Clearly, being a yogawoman has a struck a chord with many of you, as I’ve gotten a lot of response – both male and female. Go see this film if you have the opportunity; if you don’t, create the opportunity for others and host a screening.
Creating opportunity is another aspect of this great documentary. A fair portion is spent highlighting yogini activists and causes. Some of the AMAZING projects shown included Off the Mat, Into the World, and the Africa Yoga Project.
Watching this film reminded me of all the women I know who have started non-profits, women who regularly volunteer, women who are true care-takers. I think this is because women have an easier path to Isvara Pranidhana, or surrender (most women I know have an innate maternal instinct, whether it means caring for their own children or caring for the people around them). Jaganeth Carrera describes surrender as “the voluntary letting go of limited, personal desires for the sake of a greater and more fulfilling experience. It often takes the form of dedicating the fruits of our actions to God or humanity.”
One of the highlighted causes in “Yogawoman” was the Art of Yoga Project – a non-profit serving at-risk teenage girls in the juvenile justice system in California. There is a particularly moving moment in the film where one of the teachers mentions that in each class she makes an announcement that a student can always opt out of adjustments or being touched at all. For many of the girls, survivors of sexual abuse, this was the most profound part of class – it was the first time in their lives they were given the option of being touched.
Here’s where part 1 and part 2 of this post bind together. Acknowledging body image is important for ourselves and the way we feel about our bodies. But it is even more important to acknowledge the ramifications that come from telling ourselves and our women that they are only valuable for one thing.
I live in a neighborhood where men who stand on the corner click or whistle at me – like I’m a dog – when I walk by. While I’ve always ignored them, it took the better part of several months to not get irritated. I’m not sure when my anatomy became up for public consumption, but I’m trying to let this feeling go, knowing that ultimately – no matter what happens to it – I am the owner, I am the director of my body. I have to remind myself that my male neighbors’ reactions are base, and they have nothing to do with who I really am.
There is a true connection between body image, media coverage, and violence against women around the world. Feeding into the media, perpetuating photoshopped images, we rob women of the autonomy that all beings deserve. It’s hard not to get discouraged. We are living in a world where women are still being used as currency. And a few weeks ago, Congress held a hearing on legislation that directly affects women’s health, and not a single woman was on the panel.
I get discouraged, and then I remember women like my friend Abby, who are strengthening the resolve of young women in places where they have long been oppressed – with the added challenge of remaining culturally respectful. Abby is living her yoga.
I do not know passive women. The women I know are talented, driven, intellectual bad-asses who are out to change the world. Whether they are producing their own rap albums, working for major law firms, raising incredible kids, or running their own dance companies, they are taking up space.

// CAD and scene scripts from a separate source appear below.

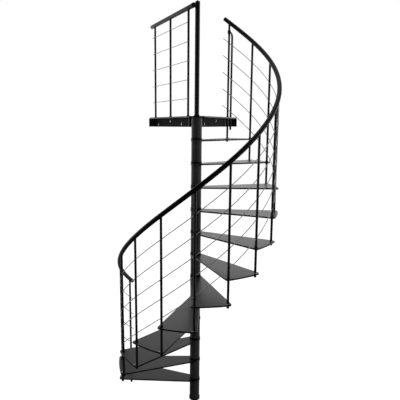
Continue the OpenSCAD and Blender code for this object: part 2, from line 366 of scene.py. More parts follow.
tread_top_paint = painted("tread_powder", (0.020, 0.0205, 0.0213), 0.36, bump=0.12, dust=0.03,
                          shine=0.62)
# painted shade: the rim, lip and underside of a tread take a far darker copy of the tread paint
tread_rim_shade_paint = painted("tread_rim_painted_shade_powder", (0.0025, 0.0025, 0.0027), 0.34, bump=0.10, shine=0.2)
column_paint = painted("column_powder", (0.100, 0.1010, 0.1045), 0.34, bump=0.08, shine=0.10)
baluster_paint = painted("baluster_powder", (0.004, 0.004, 0.0045), 0.40, bump=0.06, shine=0.35)
handrail_paint = painted("handrail_powder", (0.005, 0.005, 0.0055), 0.42, bump=0.06, shine=0.15)
landing_paint = painted("landing_powder", (0.008, 0.008, 0.0088), 0.60, bump=0.12, shine=0.02)
# painted light: the back plate is the side plates' black paint made many times lighter, to fill in
# the light its shaded face lacks
back_plate_painted_light = painted("back_plate_painted_light_powder", (0.060, 0.0606, 0.0630), 0.55, bump=0.12,
                           shine=0.05)
black_plastic = painted("moulded_plastic", (0.003, 0.003, 0.003), 0.55, peel=1500.0, bump=0.10,
                        shine=0.2)
rubber = painted("foot_rubber", (0.0015, 0.0015, 0.0015), 0.80, peel=700.0, bump=0.15, shine=0.08)
print("paints:", [m.name for m in bpy.data.materials if m.name.endswith("_powder")])

# %% [markdown]
# ## Metals
# The rods are drawn stainless steel: fine lines run along them, which stretches the highlight
# across. A rod has its own path, so the lines follow an attribute that holds the length along
# the piece and the angle around it. Screws and anchors are zinc plated, with a faint spangle.


# %% Metal materials
def metal(name, colour, roughness, stretch):
    """Bare metal with noise in its gloss: lines that run along the piece, or an even spangle."""
    material = bpy.data.materials.new(name)
    material.use_nodes = True
    tree = material.node_tree
    shader = tree.nodes["Principled BSDF"]
    shader.inputs["Metallic"].default_value = 1.0
    lines = node_of(tree, "ShaderNodeTexNoise", Scale=1.0, Detail=4.0)
    if stretch:
        place = node_of(tree, "ShaderNodeAttribute", attribute_name="along_round")
        scaled = node_of(tree, "ShaderNodeVectorMath", operation="MULTIPLY")
        scaled.inputs[1].default_value = (14.0, 60.0, 1.0)
        wire(tree, (place.outputs["Vector"], scaled.inputs[0]),
             (scaled.outputs[0], lines.inputs["Vector"]))
    else:
        place = node_of(tree, "ShaderNodeTexCoord")
        lines.inputs["Scale"].default_value = 260.0
        tree.links.new(place.outputs["Object"], lines.inputs["Vector"])
    ramp = node_of(tree, "ShaderNodeMapRange")
    ramp.inputs["To Min"].default_value = roughness - 0.08
    ramp.inputs["To Max"].default_value = roughness + 0.10
    tree.links.new(lines.outputs["Fac"], ramp.inputs["Value"])
    tree.links.new(ramp.outputs["Result"], shader.inputs["Roughness"])
    shade = node_of(tree, "ShaderNodeMix", data_type="RGBA")
    shade.inputs[6].default_value = (*[c * 0.82 for c in colour], 1)
    shade.inputs[7].default_value = (*colour, 1)
    tree.links.new(lines.outputs["Fac"], shade.inputs[0])
    tree.links.new(shade.outputs[2], shader.inputs["Base Color"])
    bumps = node_of(tree, "ShaderNodeBump", Strength=0.08, Distance=0.0002)
    tree.links.new(lines.outputs["Fac"], bumps.inputs["Height"])
    tree.links.new(bumps.outputs["Normal"], shader.inputs["Normal"])
    return material


rod_steel = metal("drawn_steel", (0.86, 0.865, 0.87), 0.85, True)
zinc = metal("zinc_plate", (0.62, 0.62, 0.60), 0.30, False)
print("metals:", rod_steel.name, zinc.name)

# %% [markdown]
# ## Surfaces from grids
# Every new piece is a grid of points. A row of the grid is a closed ring, and the rings follow
# each other along the piece. Quads join neighbouring rings, and a flat cap closes each end, or
# the last ring joins the first one. A turned piece, a swept tube and a folded sheet are all
# rings; only the way to compute the points differs.


# %% Rings into a shell
def shell(rings, loop=False):
    """Quads between neighbouring rings. Ring i, point j joins ring i + 1, point j + 1, counted
    round; with loop the last ring joins the first, else a flat cap closes each end."""
    rings = np.asarray(rings, float)
    n, m = rings.shape[:2]
    rows = np.arange(n if loop else n - 1)
    i, j = np.meshgrid(rows, np.arange(m), indexing="ij")
    following = (i + 1) % n
    beside = (j + 1) % m
    quads = np.stack([i * m + j, i * m + beside, following * m + beside, following * m + j], -1)
    faces = quads.reshape(-1, 4).tolist()
    if not loop:
        faces.append(list(range(m))[::-1])
        faces.append(list(range((n - 1) * m, n * m)))
    return rings.reshape(-1, 3), faces


# %% A finished piece
def make_piece(name, shells, material, stands_for=(), sharp=35.0, second=None,
               choose=None, along=None):
    """Joins shells into one mesh object at the origin, hangs it on the root body and hides the
    CAD nodes that it stands for. With a second material, choose(normals) picks the faces that
    take it. The marks in along are kept on the points, for the lines of drawn metal."""
    points, faces, base = [], [], 0
    for p, f in shells:
        points.append(p)
        faces.extend([[v + base for v in face] for face in f])
        base += len(p)
    mesh = bpy.data.meshes.new(name)
    mesh.from_pydata(np.concatenate(points).tolist(), [], faces)
    mesh.update()
    mesh.shade_smooth()
    mesh.set_sharp_from_angle(angle=math.radians(sharp))
    mesh.materials.append(material)
    if second is not None:
        mesh.materials.append(second)
        normals = np.zeros(len(mesh.polygons) * 3, np.float32)
        mesh.polygons.foreach_get("normal", normals)
        chosen = choose(normals.reshape(-1, 3)).astype(np.int32)
        mesh.polygons.foreach_set("material_index", chosen)
    if along is not None:
        attribute = mesh.attributes.new("along_round", "FLOAT_VECTOR", "POINT")
        attribute.data.foreach_set("vector", np.concatenate(along).astype(np.float32).ravel())
    piece = bpy.data.objects.new(name, mesh)
    scene.collection.objects.link(piece)
    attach(piece, "root")
    if stands_for:
        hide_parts(*stands_for)
    return piece


# %% Paint on a CAD node
def repaint(node_name, paint):
    """A CAD node that stays in view takes this paint in place of its plain one."""
    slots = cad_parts[node_name].data.materials
    slots.clear()
    slots.append(paint)


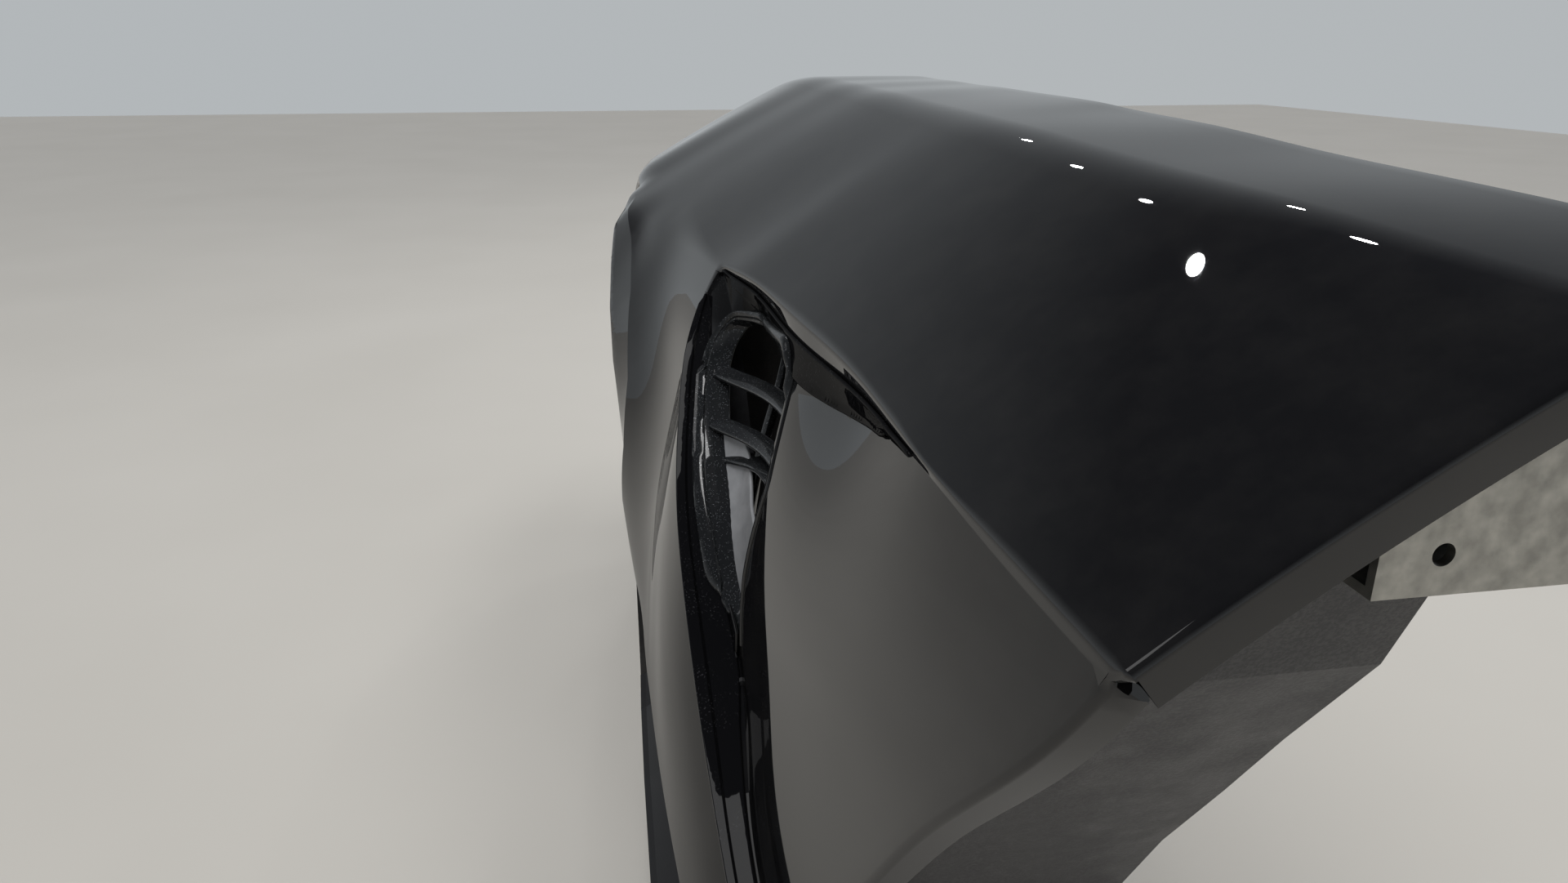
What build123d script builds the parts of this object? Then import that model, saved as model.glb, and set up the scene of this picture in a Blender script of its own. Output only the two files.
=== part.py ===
from build123d import *
import math
import os

# Left front fender of a sports car, with its louvred side vent, wheelhouse
# liner, brackets and the front length of the sill blade.
# The shapes are drawn in car coordinates, in mm: X forward from the front
# axle, Y outboard from the car's centreline, Z up from the floor. At the end
# each piece moves so that the middle of the hood gutter's bolt row is the
# origin.

# Panel
skin = 3.0
seat_gap = 0.3
flange_depth = 20.0
arch_flange_depth = 18.0
sill_flange_width = 32.0
crest_radius = 18.0
shoulder_radius = 7.0
crown_y = 520.0

# Wheel opening
axle_height = 327.0
arch_radius = 375.0

# Feature lines of the painted skin, one row per section, from the hood edge
# at crown_y outboard and down.
# Front sections, ahead of the vent:
# x, crown_z, crest_y, crest_z, shoulder_y, shoulder_z,
# brow_y, brow_z, flank_y, flank_z, hip_y, hip_z, lower_y
front_sections = (
    (430, 772, 655, 766, 850, 650, 865, 625, 880, 590, 895, 540, 905),
    (300, 806, 668, 803, 880, 690, 890, 668, 906, 615, 914, 552, 914),
    (200, 823, 671, 821, 893, 702, 898, 690, 903, 670, 907, 644, 910),
    (100, 831, 670, 830, 899, 708, 901, 702, 903, 697, 905, 688, 912),
    (0, 834, 667, 832, 907, 714, 908, 710, 909, 706, 910, 702, 926),
    (-75, 833, 665, 830, 899, 710, 904, 705, 911, 700, 918, 694, 930),
    (-150, 833, 663, 829, 892, 706, 900, 700, 925, 688, 943, 671, 935),
    (-225, 832, 661, 827, 884, 702, 900, 687, 925, 665, 952, 627, 940),
    (-300, 832, 659, 826, 876, 698, 893, 676, 930, 621, 955, 552, 940),
    (-400, 831, 657, 823, 865, 692, 888, 642, 912, 570, 943, 455, 938),
    (-520, 830, 654, 820, 852, 688, 879, 632, 896, 565, 922, 450, 938),
)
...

This above all is why women should keep practicing yoga. To be empowered. To be inspired. To be reminded that they are their perfect bodies, and to be reminded that they are more than a perfect body. Too often, women are not given the space they deserve. Yoga reminds us of that space, yoga reminds us to surrender to it, yoga let’s us take that space and shape it into something constructive and beautiful.
Ladies – and gentlemen, how are you living your yoga? How are you practicing Isvara Pranidhana?
PS Did you know that March is Women’s History Month?